When she was taken away he expressed his gratitude and said how much her playing had meant to him and wished her well and a safe return. Everybody is good and bad she said - no-one is an angel.

Sylvia said...

Listening to this lady was truly inspirational. Her philosophy of life was so beautiful,simple and yet so hard for most of us to follow. If we could, the world would be healed.
I am inspired to read her books as, I'm sure , aremany of us.
Telling her story to some friends today, touched their hearts and, as it circulates in the near future, many more will be both humbled, inspired and uplifted .

Sylvia said...
This comment has been removed by a blog administrator.
Granny Annie said...

This is not a story I had heard and it gave me goose bumps. Thank you for sharing it. I have always loved Viktor Frankl's MAN'S SEARCH FOR MEANING as he describes survival in a concentration camp. There is a personality that better adapts to bringing about one's survival in times of tribulation.

Pat said...

Sylvis: I have ordered her book and look forward to reading it.

Granny Annie: one wonders how one would have coped - let alone survive.

OldOldLady Of The Hills said...

What an inspiring woman!

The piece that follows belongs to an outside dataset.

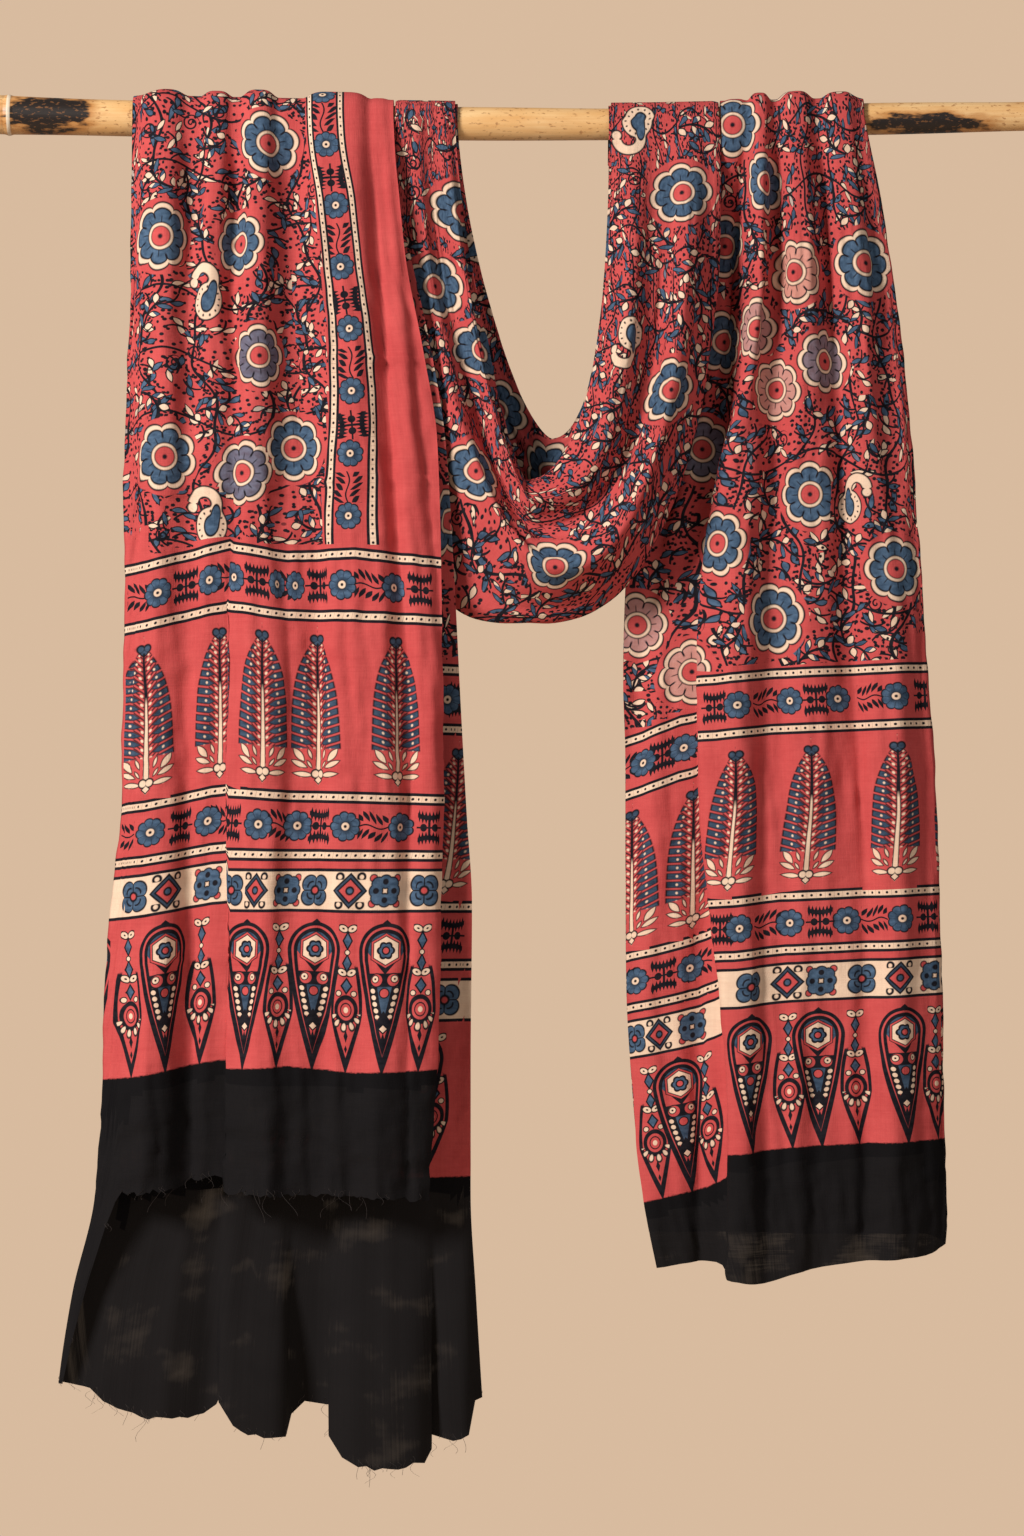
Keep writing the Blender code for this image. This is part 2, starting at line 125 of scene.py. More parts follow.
# The right tail: its front layer steps forward at a pleat
Pleated = namedtuple("Pleated", "down front_selvedge fold pleat side_out front_out gap")
RIGHT_TAIL = (
    Pleated(5, 607.5, 715.5, 626, 4.5, 4.5, 2.4),
    Pleated(24, 608, 719, 626, 4.6, 6, 2.6),
    Pleated(60, 606.5, 726, 626, -5, 9, 5),
    Pleated(118, 598, 735, 626, -7, 12, 7),
    Pleated(221, 575, 747, 616, -9, 16, 8),
    Pleated(286, 554, 753, 603, -8, 18, 8),
    Pleated(356, 536, 759, 592.5, -4, 20, 8),
    Pleated(432, 534, 763, 589, 3, 21, 8),
    Pleated(491, 535.5, 766.5, 588.5, 8, 22, 8),
    Pleated(600, 535.5, 771.5, 597, 11, 24, 9),
    Pleated(660, 536, 773, 605, 13, 26, 9),
    Pleated(746, 541, 776, 610, 15, 28, 10),
    Pleated(822, 549, 775.5, 609, 17, 30, 10),
    Pleated(880, 560, 772, 607, 18, 31, 10),
)

# A fold is a ridge that runs down a tail. Its height, width and place change evenly from start to end.
Fold = namedtuple("Fold", "start end across_top across_low half_top half_low rise_top rise_low edge")
LEFT_FRONT_FOLDS = (
    Fold(5, 500, 187, 180, 20, 26, 2.0, 3.0, 2.0),
    Fold(40, 330, 187, 183, 18, 26, 4.5, 2.0, 2.0),
    Fold(5, 420, 227, 228, 12, 20, 1.8, 2.0, 2.0),
    Fold(40, 300, 227, 226, 12, 16, 4.0, 1.0, 2.0),
    Fold(5, 470, 259, 262, 15, 24, 2.4, 3.0, 2.0),
    Fold(40, 360, 259, 262, 14, 18, 5.5, 2.5, 2.0),
    Fold(5, 620, 318, 345, 26, 36, 1.6, 5.0, 3.0),
    Fold(40, 420, 318, 340, 26, 34, 5.5, 3.0, 3.0),
    Fold(5, 420, 349, 386, 8, 14, 1.5, 5.0, 2.0),
    Fold(420, 815, 180, 172, 34, 40, 0.0, 8.0, 2.0),
    Fold(420, 815, 290, 286, 34, 44, 0.0, 8.0, 2.0),
    Fold(500, 815, 366, 362, 24, 34, 0.0, 6.0, 2.0),
)
LEFT_BACK_FOLDS = (
    Fold(790, 990, 196, 168, 40, 52, 0.0, 9.0, 2.0),
    Fold(770, 980, 256, 257, 30, 30, 0.0, 24.0, 4.0),
    Fold(770, 980, 352, 352, 42, 43, 0.0, 32.0, 4.0),
    Fold(770, 980, 406, 408, 14, 15, 0.0, 15.0, 4.0),
)
RIGHT_FRONT_FOLDS = (
    Fold(5, 480, 619, 566, 8, 28, 1.6, 5.0, 2.0),
    Fold(5, 460, 637, 612, 9, 24, 2.4, 6.0, 2.0),
    Fold(40, 300, 637, 624, 9, 16, 5.0, 2.0, 2.0),
    Fold(5, 560, 664, 682, 15, 34, 2.2, 4.0, 2.0),
    Fold(40, 360, 664, 676, 14, 24, 6.0, 2.0, 2.0),
    Fold(5, 640, 698, 744, 16, 28, 1.8, 6.0, 2.0),
    Fold(40, 420, 698, 734, 15, 24, 4.5, 2.0, 2.0),
    Fold(480, 874, 640, 636, 34, 38, 0.0, 9.0, 2.0),
    Fold(480, 874, 720, 716, 30, 34, 0.0, 3.0, 2.0),
)

# The back layer steps forward more slowly than the pleat
BACK_STEP_START = 8.0
BACK_STEP_WIDTH = 60.0
Pleat = namedtuple("Pleat", "start full half overlap step")
LEFT_PLEAT = Pleat(330, 400, 12.0, 5.5, 7.0)
LEFT_PLEAT_ACROSS = 238.0
RIGHT_PLEAT = Pleat(150, 300, 12.0, 5.5, 0.0)

Hem = namedtuple("Hem", "across down")
LEFT_FRONT_HEM = (
    Hem(139, 814), Hem(183, 811), Hem(220, 801), Hem(238, 813), Hem(325, 814), Hem(390, 818),
)
LEFT_BACK_HEM = (
    Hem(112, 956), Hem(150, 978), Hem(181, 983), Hem(211, 980), Hem(227, 966), Hem(236, 986),
    Hem(261, 995), Hem(280, 993), Hem(288, 972), Hem(310, 973), Hem(318, 1007), Hem(352, 1017),
    Hem(384, 1012), Hem(394, 997), Hem(416, 999), Hem(424, 972), Hem(431, 969),
)
RIGHT_FRONT_HEM = (
    Hem(560, 871), Hem(600, 866), Hem(612, 876), Hem(634, 880), Hem(667, 872), Hem(700, 866),
    Hem(772, 860),
)
RIGHT_BACK_DOWN = 846.0

# The swag's lines, from the open top edge (0) to the fold at its foot (1)
Line = namedtuple("Line", "place left low right down left_bend right_bend bulge")
SWAG_FRONT = (
    Line(0.00, 407, 460, 525, 281, 1.35, 2.2, 12),
    Line(0.24, 399, 463, 542, 297, 1.35, 2.9, 32),
    Line(0.46, 388, 468, 562, 317, 1.60, 2.6, 19),
    Line(0.72, 378, 480, 585, 349, 1.80, 2.3, 40),
    Line(0.88, 368, 477, 598, 374, 2.50, 2.3, 15),
    Line(1.00, 362, 472, 606, 386, 4.00, 2.4, 4),
)
SWAG_BACK = (
    Line(0.00, 409, 480, 523, 247, 1.45, 2.3, 22),
    Line(0.50, 386, 474, 564, 322, 1.80, 2.3, 17),
    Line(0.88, 367, 474, 598, 374, 2.60, 2.3, 8),
    Line(1.00, 362, 472, 606, 386, 4.00, 2.4, 4),
)
Lean = namedtuple("Lean", "along out")
SWAG_LEAN = (
    Lean(0, 3.1), Lean(0.07, -4), Lean(0.18, -10), Lean(0.3, -10), Lean(0.4, -6), Lean(0.5, 6),
    Lean(0.65, 17), Lean(0.85, 19), Lean(0.94, 9), Lean(1, 3.1),
)
LOOP_SWAY = (Lean(0, 0), Lean(0.25, 9), Lean(0.5, 4), Lean(0.75, -8), Lean(0.9, -4), Lean(1, 0))
Tube = namedtuple("Tube", "place half rise")
SWAG_TUBES = (Tube(0.22, 0.2, 5.0), Tube(0.70, 0.2, 6.0))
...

I agree with her about Music....I know what it has meant and still means, in my life!
I am always amazed by these stories of people who survuved The Camps---And come through it without bitterness...! I hope they show that program here---I would love to see it and hear her play the piano and speak about her life.

Pat said...

Naomi: the link that Four D gave in his comment above should give you the programme. I think they keep it available for a week so don't delay.
I'll just give it a try and seeif it works
Here is the link:

kenju said...

I think there is much to learn from this woman, and not only about music!! How inspiring.

Pat said...

Judy: I still can get it on my computer and I love the simplicity of what she says and how she says it.

Madame DeFarge said...

Lovely to hear about this. Need to see if I can get it on iPlayer or similar - one of the problems of not having a TV during the week.

Pat said...

Madame D: if you google:
you will get it as long as you do it before the week is up.